Posted on:2013-10-01Degree:Ph.DType:Thesis
University:Weill Medical College of Cornell UniversityCandidate:Moreno, Jonathan DFull Text:PDF
GTID:2454390008463855Subject:Health Sciences
Abstract/Summary:
A long sought, and thus far elusive, goal has been to develop drugs to manage diseases of excitability. One such disease affecting millions each year is cardiac arrhythmia, which occurs when electrical impulses in the heart become disordered. A major reason that pharmacological management of cardiac arrhythmia has failed is because there is no adequate framework currently available to predict how drugs that target cardiac ion channels, and that have intrinsically complex dynamics, will alter the emergent electrical behavior generated in the heart.;In Part I of this thesis, I present a computational modeling approach, based on and validated by experimental data, that defines key measurable parameters necessary to accurately simulate the kinetics of antiarrhythmic drugs with cardiac Na+ channels, and then predicts their effects on simulated human cardiac rhythms. The model forecasts the timing of specific activation sequences where clinically relevant concentrations of the antiarrhythmic drugs flecainide and lidocaine will cause, rather than prevent, arrhythmia. We then conducted experiments in rabbit hearts to validate the model predictions. Simulations in virtual human cardiac tissue suggest a "safe concentration range" for therapeutic use.;In Part II of this thesis, I extend our analysis to a congenital disease of cardiac arrhythmia -- the long QT3 syndrome (LQT3) -- and study a particular variant, the DeltaKPQ mutation.
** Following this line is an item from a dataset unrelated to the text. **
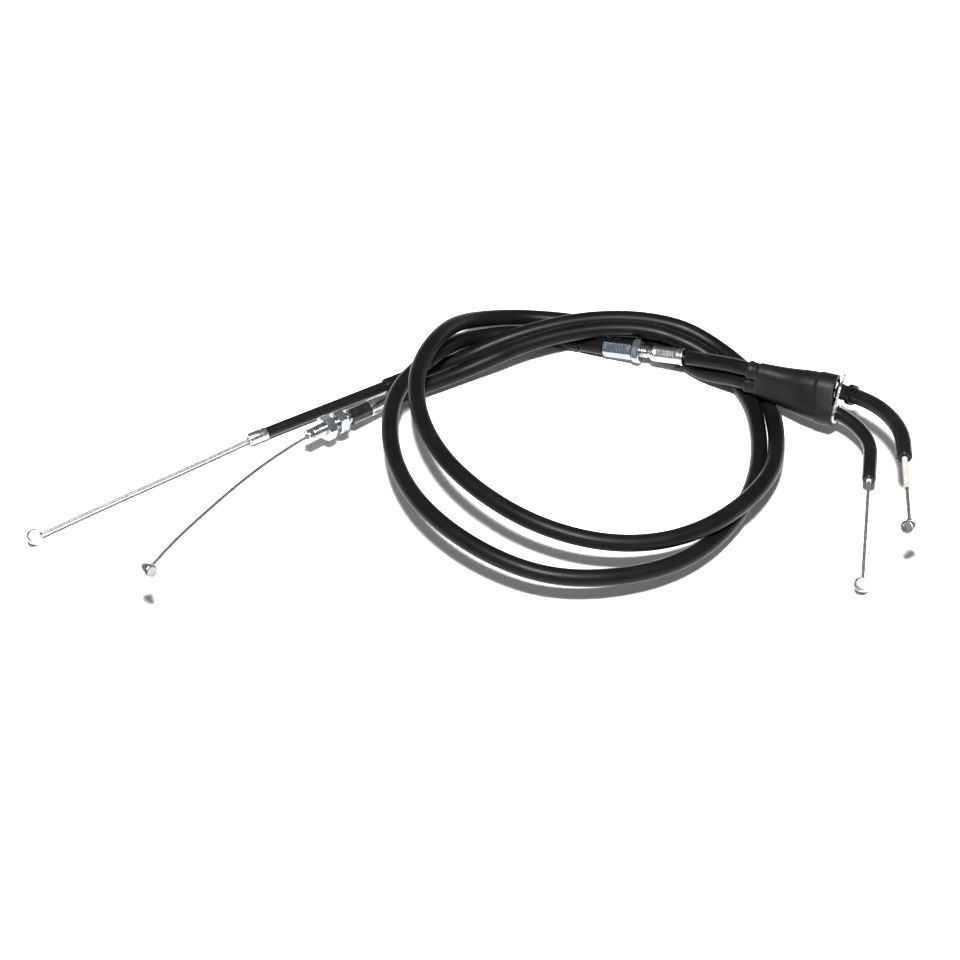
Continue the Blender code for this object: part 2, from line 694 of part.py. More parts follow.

I model the effects of a new drug, ranolazine, which specifically targets the mutation-induced late Na+ current, on the AKPQ mutant heart, and assess antiarrhythmic efficacy by simulating pacing sequences common in these patients.;The model framework presented in this thesis is the foundation for development of a high-throughput virtual drug testing system that will allow for integration of data on drug / channel interactions, more accurate prediction of treatment efficacy that is genotype specific, and prediction of drug effects on emergent dynamics in a complex excitable system.